Jōchō (定朝; died 1057 AD), also known as Jōchō Busshi, was a Japanese sculptor of the Heian period. He popularized the yosegi technique of sculpting a single figure out of many pieces of wood, and he redefined the canon of body proportions used to create Buddhist imagery. His style spread across Japan and defined Japanese sculpture for the next 150 years. Today, art historians cite Jōchō as "the first of a new kind of master sculptor" and "one of the most innovative artists Japan has ever produced."

==Career==
Jōchō trained at the Kōfuku-ji, a temple in Nara. By 1020, he was an artist of some renown with a studio in Kyoto. At this time, Fujiwara no Michinaga, the greatest of the Fujiwara regents of the Heian period, commissioned him to decorate the Hōjōji, a temple that Fujiwara had founded. Jōchō's efforts there earned him the title Hokkyō (Master of the Dharma Bridge) in 1022, a rare accolade for a sculptor.

Jōchō later worked on sculpture for the Kōfuku-ji. This work earned him an even higher title, Hōgen (Master of the Dharma Eye). He or his school may also have sculpted nine wooden Amida figures at Jōruri-ji, a temple at Tomino-o.

Michinaga's son, Fujiwara no Yorimichi, gave Jōchō his next commission. The artist was to create an Amida statue for the Phoenix Hall of the Byōdō-in, a temple in Uji near Kyoto. Jōchō completed the piece sometime after 1052. This is the earliest of Jōchō's works to have survived to the present day, and many other pieces by him are still preserved at this temple.

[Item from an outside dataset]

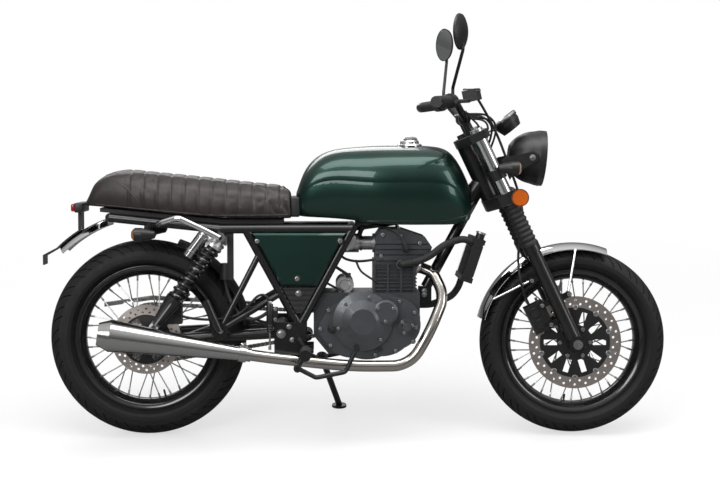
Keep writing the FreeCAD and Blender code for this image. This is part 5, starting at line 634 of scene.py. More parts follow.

Jōchō and his studio are the first verifiable example of a school of Japanese art being perpetuated through Japan's guild-like inheritance system. Jōchō's techniques were passed on to his son, Kakujo, his grandsons, Injo and Raijo, his great-grandson, Kōjo, and ultimately Kōkei. The school started by this last artist would go on to revolutionize Japanese sculpture in the Kamakura period.

==Style==

Jōchō popularized the technique of creating a work from several smaller pieces of sculpted wood (yosegi). Although it limited the amount of surface detail the artist could carve into each piece, the method forced the sculptor to convey his intended message within these limits. This resulted in more refined and ethereal-looking pieces. More importantly, it allowed several assistants to work on the sculpture at once, greatly speeding the process. Jōchō, as the master, did the finishing work. The technique also led to systematized proportions of body parts and simple surface details, as these sped the creation of the constituent parts and the formation of the finished piece.

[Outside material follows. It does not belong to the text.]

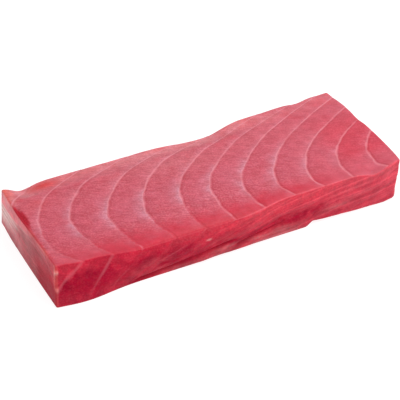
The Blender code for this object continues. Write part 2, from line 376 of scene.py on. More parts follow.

Art historians often cite this new canon of body proportions as evidence of Jōchō's genius. He based the measurements on a unit equal to the distance between the sculpted figure's chin and hairline. The distance between each knee (in the seated lotus pose) is equal to the distance from the bottoms of the legs to the hair. The widely spaced and level knees thus form the base of a triangular design, conveying a feeling of stability and peace. The effect is further accentuated by the contrast of other elements in the design, particularly the figures' halos. These are intricately detailed, featuring dancing tennin, clouds, and flames. Jōchō's sculptures' expressions convey compassion and elegance, and the detailed and precise carving of the facial features projects a certain kindness.

The workshop method of dividing work among several craftsmen caught on, as did Jōchō's style. His school was imitated by sculptors across Japan for the over next 150 years, as Japanese sculpture degraded into a conformist orthodoxy before being reinvented in the Kamakura period.